**RECORDED INFORMATION:**
+ + +

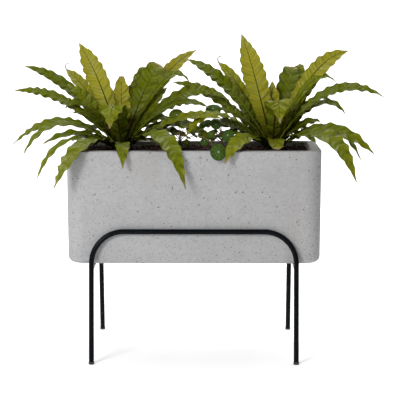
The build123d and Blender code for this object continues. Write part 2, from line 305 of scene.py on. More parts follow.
def fern_midrib():
    """Reads the "blade" layer's first value: how brown the rib is."""
    s = Shader("fern_midrib", roughness=0.5, specular=0.06)
    s.tint((0.75, 0.8, 0.3))
    facts = s.parts(s.attribute("blade"))
    grain = s.noise(300.0, detail=3.0)
    brown = s.ramp(grain, [(0.3, (0.014, 0.006, 0.003)), (0.7, (0.034, 0.016, 0.008))])
    green = s.ramp(grain, [(0.3, (0.10, 0.125, 0.008)), (0.7, (0.17, 0.185, 0.02))])
    s.colour(s.mix(facts[0], green, brown))
    s.bump(grain, 0.3, 0.0003)
    return s.material


def pilea_leaf():
    """Ribs run out from the leaf's middle; the "blade" layer's first value makes it yellower."""
    s = Shader("pilea_leaf", roughness=0.3)
    s.tint((0.8, 0.95, 0.7))
    facts = s.parts(s.attribute("blade"))
    place = s.parts(s.uv())
    turn, reach = place[0], place[1]
    blotch = s.noise(45.0, detail=3.0)
    grain = s.noise(500.0, detail=2.0)
    base = s.mix(facts[0], (0.028, 0.060, 0.010), (0.075, 0.085, 0.002))
    base = s.mix(s.ramp(blotch, [(0.35, 0.0), (0.75, 0.5)]), base, s.mix(0.5, base, (0.07, 0.13, 0.03)))
    spoke = s.math("PINGPONG", s.math("MULTIPLY", turn, float(LEAF_RIBS)), 0.5)
    spoke = s.math("ADD", spoke, s.math("MULTIPLY", reach, 0.06))
    vein = s.ramp(spoke, [(0.02, 1.0), (0.13, 0.0)])
    vein = s.math("MULTIPLY", vein, s.ramp(reach, [(0.1, 0.9), (0.85, 0.25)]))
    base = s.mix(s.math("MULTIPLY", vein, 0.8), base, (0.26, 0.35, 0.16))
    base = s.mix(s.ramp(reach, [(0.05, 0.85), (0.13, 0.0)]), base, (0.42, 0.48, 0.30))
    s.colour(base)
    s.specular(s.ramp(blotch, [(0.5, 0.0), (0.8, 0.06)]))
    s.roughness(s.ramp(blotch, [(0.3, 0.24), (0.8, 0.4)]))
    s.bump(s.math("ADD", vein, s.math("MULTIPLY", grain, 0.2)), 0.35, 0.0005)
    return s.material


def plant_stem(name, light, dark):
    s = Shader(name, roughness=0.6)
    streak = s.noise(1.0, detail=5.0, vector=s.stretch((500.0, 500.0, 120.0)))
    ring = s.noise(1.0, detail=3.0, vector=s.stretch((60.0, 60.0, 420.0)))
    s.colour(s.mix(s.ramp(s.math("MULTIPLY", streak, ring), [(0.15, 0.0), (0.4, 1.0)]), dark, light))
    s.bump(ring, 0.5, 0.0005)
    return s.material


MATERIALS = {
    "concrete": concrete(),
    "black_steel": black_steel(),
    "dark_plastic": moulded("dark_plastic", (0.016, 0.016, 0.017), 0.55),
    "rubber": moulded("rubber", (0.012, 0.012, 0.012), 0.8, bump=0.5),
    "clay_pebbles": pebbles(),
    "filter_fleece": fleece(),
    "potting_mix": soil("potting_mix", (0.010, 0.006, 0.004), (0.055, 0.032, 0.020), 120.0),
    "bark_mulch": bark(),
    "root_mat": soil("root_mat", (0.05, 0.032, 0.018), (0.26, 0.19, 0.11), 260.0),
    "plant_stem": plant_stem("plant_stem", (0.20, 0.17, 0.06), (0.04, 0.022, 0.010)),
    "fern_blade": fern_blade(),
    "pilea_leaf": pilea_leaf(),
}
MIDRIB = fern_midrib()
PETIOLE = plant_stem("petiole", (0.24, 0.13, 0.025), (0.10, 0.045, 0.014))


def dress(obj, material):
    obj.data.materials.clear()
    obj.data.materials.append(material)


for row in frame["record"]["subparts"]:
    dress(frame["nodes"][row["node"]], MATERIALS[row["material_slot"]])

# ------------------------------------------------------------------ mesh helpers

# Value of the colour layer where the material doesn't read it.
PLAIN = (0.0, 0.0, 0.0)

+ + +

**THE PROBLEM:**
Make an exact copy of all the data.

**CORRECT RESPONSE:**
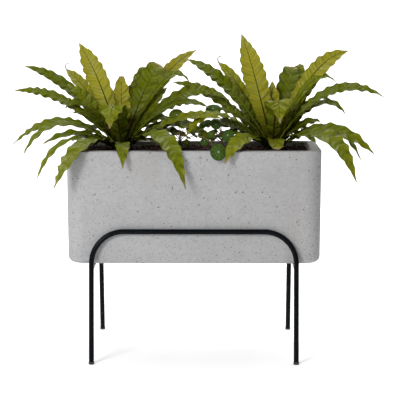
The build123d and Blender code for this object continues. Write part 2, from line 305 of scene.py on. More parts follow.
def fern_midrib():
    """Reads the "blade" layer's first value: how brown the rib is."""
    s = Shader("fern_midrib", roughness=0.5, specular=0.06)
    s.tint((0.75, 0.8, 0.3))
    facts = s.parts(s.attribute("blade"))
    grain = s.noise(300.0, detail=3.0)
    brown = s.ramp(grain, [(0.3, (0.014, 0.006, 0.003)), (0.7, (0.034, 0.016, 0.008))])
    green = s.ramp(grain, [(0.3, (0.10, 0.125, 0.008)), (0.7, (0.17, 0.185, 0.02))])
    s.colour(s.mix(facts[0], green, brown))
    s.bump(grain, 0.3, 0.0003)
    return s.material


def pilea_leaf():
    """Ribs run out from the leaf's middle; the "blade" layer's first value makes it yellower."""
    s = Shader("pilea_leaf", roughness=0.3)
    s.tint((0.8, 0.95, 0.7))
    facts = s.parts(s.attribute("blade"))
    place = s.parts(s.uv())
    turn, reach = place[0], place[1]
    blotch = s.noise(45.0, detail=3.0)
    grain = s.noise(500.0, detail=2.0)
    base = s.mix(facts[0], (0.028, 0.060, 0.010), (0.075, 0.085, 0.002))
    base = s.mix(s.ramp(blotch, [(0.35, 0.0), (0.75, 0.5)]), base, s.mix(0.5, base, (0.07, 0.13, 0.03)))
    spoke = s.math("PINGPONG", s.math("MULTIPLY", turn, float(LEAF_RIBS)), 0.5)
    spoke = s.math("ADD", spoke, s.math("MULTIPLY", reach, 0.06))
    vein = s.ramp(spoke, [(0.02, 1.0), (0.13, 0.0)])
    vein = s.math("MULTIPLY", vein, s.ramp(reach, [(0.1, 0.9), (0.85, 0.25)]))
    base = s.mix(s.math("MULTIPLY", vein, 0.8), base, (0.26, 0.35, 0.16))
    base = s.mix(s.ramp(reach, [(0.05, 0.85), (0.13, 0.0)]), base, (0.42, 0.48, 0.30))
    s.colour(base)
    s.specular(s.ramp(blotch, [(0.5, 0.0), (0.8, 0.06)]))
    s.roughness(s.ramp(blotch, [(0.3, 0.24), (0.8, 0.4)]))
    s.bump(s.math("ADD", vein, s.math("MULTIPLY", grain, 0.2)), 0.35, 0.0005)
    return s.material


def plant_stem(name, light, dark):
    s = Shader(name, roughness=0.6)
    streak = s.noise(1.0, detail=5.0, vector=s.stretch((500.0, 500.0, 120.0)))
    ring = s.noise(1.0, detail=3.0, vector=s.stretch((60.0, 60.0, 420.0)))
    s.colour(s.mix(s.ramp(s.math("MULTIPLY", streak, ring), [(0.15, 0.0), (0.4, 1.0)]), dark, light))
    s.bump(ring, 0.5, 0.0005)
    return s.material


MATERIALS = {
    "concrete": concrete(),
    "black_steel": black_steel(),
    "dark_plastic": moulded("dark_plastic", (0.016, 0.016, 0.017), 0.55),
    "rubber": moulded("rubber", (0.012, 0.012, 0.012), 0.8, bump=0.5),
    "clay_pebbles": pebbles(),
    "filter_fleece": fleece(),
    "potting_mix": soil("potting_mix", (0.010, 0.006, 0.004), (0.055, 0.032, 0.020), 120.0),
    "bark_mulch": bark(),
    "root_mat": soil("root_mat", (0.05, 0.032, 0.018), (0.26, 0.19, 0.11), 260.0),
    "plant_stem": plant_stem("plant_stem", (0.20, 0.17, 0.06), (0.04, 0.022, 0.010)),
    "fern_blade": fern_blade(),
    "pilea_leaf": pilea_leaf(),
}
MIDRIB = fern_midrib()
PETIOLE = plant_stem("petiole", (0.24, 0.13, 0.025), (0.10, 0.045, 0.014))


def dress(obj, material):
    obj.data.materials.clear()
    obj.data.materials.append(material)


for row in frame["record"]["subparts"]:
    dress(frame["nodes"][row["node"]], MATERIALS[row["material_slot"]])

# ------------------------------------------------------------------ mesh helpers

# Value of the colour layer where the material doesn't read it.
PLAIN = (0.0, 0.0, 0.0)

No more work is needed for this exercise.